8. if you are currently in a relationship, how did you meet your partner? 
At church. He was the Sunday School teacher.

9. if you could watch a creative person in the act of the creative process, who would it be? 
Watching my husband turn steel into a piece of art.

10. what kinds of books do you read? 
Mostly nonfiction

11. how would you see yourself in ten years time?
I don't do that anymore. It's pretty apparent that what I think is not what the Lord has planned!
12. what’s your fear?
Never being a mom again.

13. would you give up all junk food for the rest of your life for the opportunity to visit outer space?
Mmm, no. I have no desire to go to outer space.


19. if you could only eat one thing for the next 6 months, what would it be?
Coconuts. Evidently they're an excellent choice when one is in a survival situation. ;)

Tuesday, February 1, 2011

Agony

All alone, this word brings gut reaction. We think through our lives and name times we have experienced it. We know friends who are experiencing it.

Our world is in agony. Our world needs redemption; for God's Kingdom to come in the here and now.

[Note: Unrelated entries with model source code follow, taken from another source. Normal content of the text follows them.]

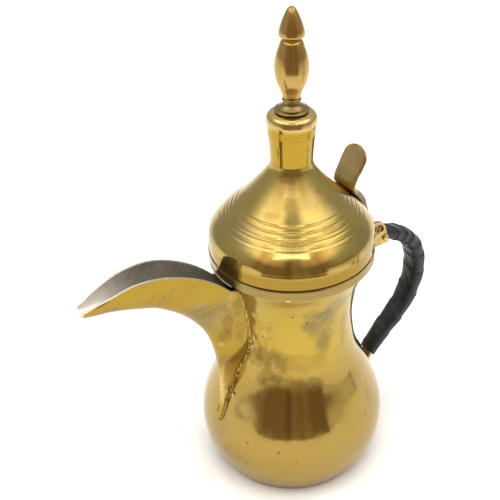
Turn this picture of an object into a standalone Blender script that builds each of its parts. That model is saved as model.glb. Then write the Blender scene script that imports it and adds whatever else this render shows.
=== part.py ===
"""Dallah coffee pot in sheet brass, with a hinged lid and a wrapped strap handle.

Frame: +Z up, the origin at the centre of the flat base, the spout toward -X and the
handle toward +X, so the pot is symmetrical about the plane Y = 0. Every size below is in
millimetres and becomes metres when a mesh is made.
"""
import math

import bmesh
import bpy
from mathutils import Matrix, Vector

MM = 0.001
GAP = 0.3  # left between two pieces that touch
SHEET = 1.2  # thickness of the raised brass sheet
ROUND = 40  # sides of the pot, its bands and its lid
SMALL_ROUND = 16  # sides of the finial, pins and rivets

# Pot: radius and height along the outside, from the foot up to the band.
POT_OUTSIDE = [(51.3, 4.9), (54.6, 13), (56.6, 26), (54.6, 41), (47, 59), (39.4, 78),
               (35.9, 99), (36.6, 116), (39.5, 130), (44.6, 143)]
POT_TOP = 149.2
FOOT_HEIGHT = 4.6
FOOT_RADIUS = (48.6, 50.8)  # at the bottom and the top of the foot ring
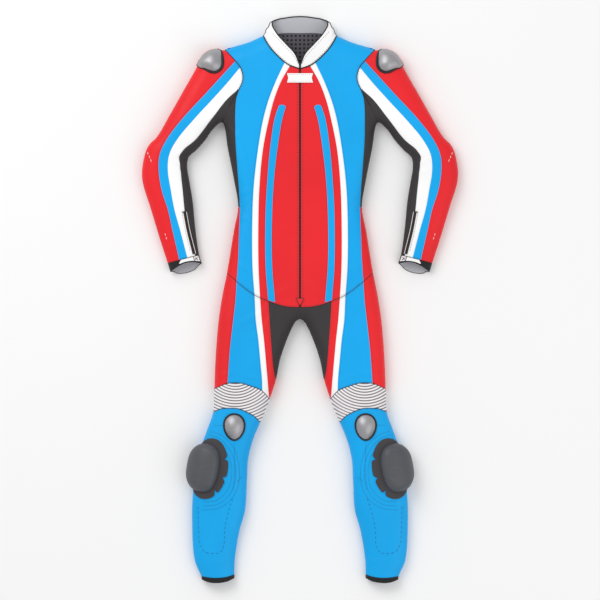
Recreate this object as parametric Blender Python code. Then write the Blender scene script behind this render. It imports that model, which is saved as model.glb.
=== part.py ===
"""A one-piece motorcycle race suit laid flat on its back, front up.

+X is the wearer's left, +Y runs from the feet to the collar, and +Z is up from the surface. The origin
is on the surface, under the middle of the suit. Sizes are in millimetres until a mesh is made.

Half of the suit is drawn in plan as (out, up) points: out is the distance from the centre line, up the
distance from the middle of the suit's length. Every outer panel lies on one skin, which stands at a
height given along the suit, rolls down to each side outline and turns under to the surface, where the
flat back pieces close it.
"""

import math

import bmesh
import bpy
import numpy as np

MM = 0.001
WALL = 2.0  # leather with its lining
COLLAR_WALL = 3.0
HALF_GAP = 0.15  # each edge stands back this far from its seam
TIP_WIDTH = 2.5  # a panel that runs to a point is cut off where it is this wide
EDGE_ROLL = 40.0  # plan width over which the front rolls down to the side outline
FLOOR_ROLL = 20.0  # how far the side turns in under the suit
SIDE_SHARE = 0.42  # height of the side outline as a share of the suit's height there
WRAP_STEPS = 3  # facets from the side outline down to the surface
ROLL_FINE = 0.8  # how strongly columns crowd towards a side that rolls over
NEAR_EDGE = 0.5  # closer to an outline than this, the outline's own normal is used
MERGE = 0.02  # points closer than this are made one
LEAST_EDGE = 3.0  # shortest edge in the outline of a back piece
LENGTH_TOP = 764.0  # the collar's back edge; the hem ends as far below the middle

# Height of the suit on the surface: up, height
BODY_HEIGHT = ((-764, 34), (-600, 42), (-450, 48), (-300, 54), (-216, 50), (-50, 52), (75, 48),
               (270, 50), (480, 56), (620, 54), (715, 46))
ARM_HEIGHT = ((70, 32), (120, 36), (270, 44), (390, 48), (480, 56), (620, 54), (715, 46))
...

Sunday we learned that our friends gave birth to a son, three months premature.  His tiny body is suddenly having to work in ways it's not even developed for yet.

And so the parents wait. They love him knowing risk.

We love, but we love with open hands. Our love does not equal possession, ownership, or control. We want it to. We want to cling to those we love, and in some way prolong our sense of security.

But God is not safe. Our trust in Him does not give us the "get out of agony free" card. Instead it promises us a life where we will experience agony. And this is where we can live God's Kingdom and walk through the agony with each other.

God IS good. His goodness is, at this point for me, quite amorphic. I see His goodness, but I find myself most often unable to articulate it.

I find it after the agony. A quiet sense that He is Lord God Almighty.

But I don't understand His ways at all.